The band has a healthy, humorous attitude about all those mishaps and personnel changes, even speculating on its MySpace page that it’s “probably only a matter of time before we are all dead, Final Destination style.” At times, it does seem that the Dillinger Escape Plan has inherited the curse that doomed all those poor Spinal Tap drummers.

But despite all this, the band has maintained some sonic consistencies. Ire Works continues in the experimental vein of Miss Machine, obviously owing a debt to former collaborator Mike Patton’s various projects, from Faith No More to Mr. Bungle to Fantômas. Ire Works’ first two songs, “Fix Your Face” and “Lurch,” exemplify the band’s ability to mix primitive force with mathlete precision—call it troglonometry. On “Fix Your Face,” Puciato and Minakakis may as well be talking about the band’s star-crossed nature and determination when they scream, “At our wake the casket is open ready for the viewing/But we are still moving/Already we smell of rot/There will be no comeback/No coming back for any one of us now.”

The album’s outlandish third track, “Black Bubblegum,” is a catchy strutter that combines blue-collar art-noise with the fondant-covered, clubbed-out showtunes of the Scissor Sisters. Listening to the track, it’s easy to imagine the brawny Puciato sashaying across the stage as he vamps, “So full of shit with every breath that you breathe/But you forget that in your fairy tale I’m the wolf/All this attention got you thinking that you’re a queen/You think that everything you’re doing isn’t a dream/Long as it feels all right.”

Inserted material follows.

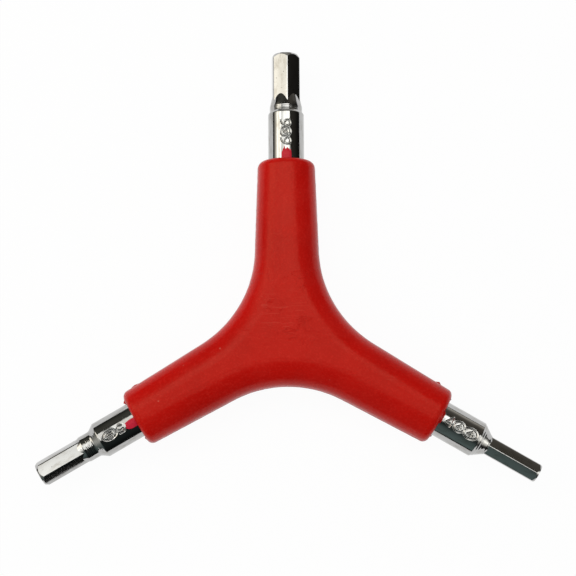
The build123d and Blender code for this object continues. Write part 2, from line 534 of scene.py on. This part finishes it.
def bleed_mesh(name, key, length, middle_angle, half_angle):
    """A thin ragged tongue of plastic on the shank, which starts inside the mouth and fills the marks."""
    rows, columns = BLEED_ROWS, BLEED_COLUMNS
    thetas = middle_angle + np.linspace(-half_angle, half_angle, columns + 1)
    shares = np.linspace(0, 1, rows + 1)
    bm = bmesh.new()
    tops, unders = [], []
    for share in shares:
        tops.append([])
        unders.append([])
        for theta in thetas:
            side = abs(theta - middle_angle) / half_angle
            ragged = 1 + BLEED_RAGGED_SHARE * noise.noise(Vector((theta * RAGGED_WAVES, key["arm"], 0)))
            out = length * ragged * (1 - BLEED_SIDE_SHARE * side**4)
            x = REACH - BLEED_INSIDE + share * (BLEED_INSIDE + out)
            relief = mark_relief(key, np.array([x]), np.array([theta]))[0, 0]
            lump_place = Vector((x * LUMP_WAVES[0], theta * LUMP_WAVES[1], LUMP_SEED))
            lumps = BLEED_LUMP_SHARE * noise.noise(lump_place)
            edge = min(1, END_SLOPE * (1 - share), SIDE_SLOPE * (1 - side))
            layer = BLEED_HEIGHT * (edge * (1 + lumps) - BLEED_EDGE_SHARE * (1 - edge))
            top = SHANK_RADIUS + BLEED_MARK_SHARE * relief + layer
            for grid, radius in ((tops, top), (unders, SHANK_RADIUS - 2 * GROOVE_DEPTH)):
                place = Vector((x, radius * sin(theta), radius * cos(theta))) * MM
                grid[-1].append(bm.verts.new(place))
    for i in range(rows):
        for j in range(columns):
            bm.faces.new((tops[i][j], tops[i + 1][j], tops[i + 1][j + 1], tops[i][j + 1]))
            bm.faces.new((unders[i][j], unders[i][j + 1], unders[i + 1][j + 1], unders[i + 1][j]))
    for i in range(rows):
        for j in (0, columns):
            bm.faces.new((tops[i][j], unders[i][j], unders[i + 1][j], tops[i + 1][j]))
    for j in range(columns):
        for i in (0, rows):
            bm.faces.new((tops[i][j], tops[i][j + 1], unders[i][j + 1], unders[i][j]))
    bmesh.ops.recalc_face_normals(bm, faces=bm.faces)
    mesh = bpy.data.meshes.new(name)
    bm.to_mesh(mesh)
    bm.free()
    mesh.shade_smooth()
    return mesh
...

If “Black Bubblegum” is a disturbed pleasure cruise, “Sick on Sunday” is a risky venture into uncharted waters, mixing electronic glitches with brief salvos of death metal, a blue-eyed soul chorus, and laid-back vibraphone accompaniment. Similar experiments spring up throughout the disc. “When Acting as a Wave,” with its numerous tempo changes, shows why Sharone is such a nice fit for the band. “Milk Lizard” starts with an intricate guitar riff and blasts of brass horns before Puciato sings, “My thick tongue hangs down low to the ground licking up the sweat coming off of her heels.” The palpable anger of the song gives way to an uplifting, catchy-as-fuck chorus reminiscent of Miss Machine’s “Setting Fire to Sleeping Giants.”

A few of the band’s detours can be alienating. “Horse Hunter” starts off hard and fast and then briefly retreats into Zappa-esque ax noodles before Puciato one-ups Aerosmith’s “Lord of the Thighs,” proclaiming himself “Monarch of your womb/Messiah of your thighs.” “Dead as History” has a positively atmospheric intro—a faint whirring, moody piano and delicate string plucks that speak to Fantômas’ influence—but it’s something of a buzzkill when the chug-chugga arrives and ruins the spooky vibe.

Ire Works closes with “Mouth of Ghosts,” the band’s most ambitious song to date. It achieves a sprawling, cinematic majesty with a gorgeous interplay between drums and piano and sotto voce singing. Puciato’s vocals combine melancholy with anger in a way that makes for a redeeming catharsis at the song’s climax: “You were a mouth without a heart/An action without meaning/And you walk afraid/Reaching for the hands that turned closed.” It sounds like nothing that the band has done before; it certainly doesn’t sound like a band that’s hobbling on busted limbs.

The evolution of the group’s sound seems less like a result of a shifting lineup than the natural progression of a band that’s unafraid of change. The hostility evident in its songs could be viewed as a reaction to the adversity that it has faced over the years, but its willingness to explore new sounds speaks to a more positive approach to those hardships. Many planks on the SS Dillinger Escape Plan may have been replaced over time; frankly, it will be a miracle if the boat doesn’t sink or catch fire. But it is the same ship as it’s always been, and it’s definitely moving with a purpose.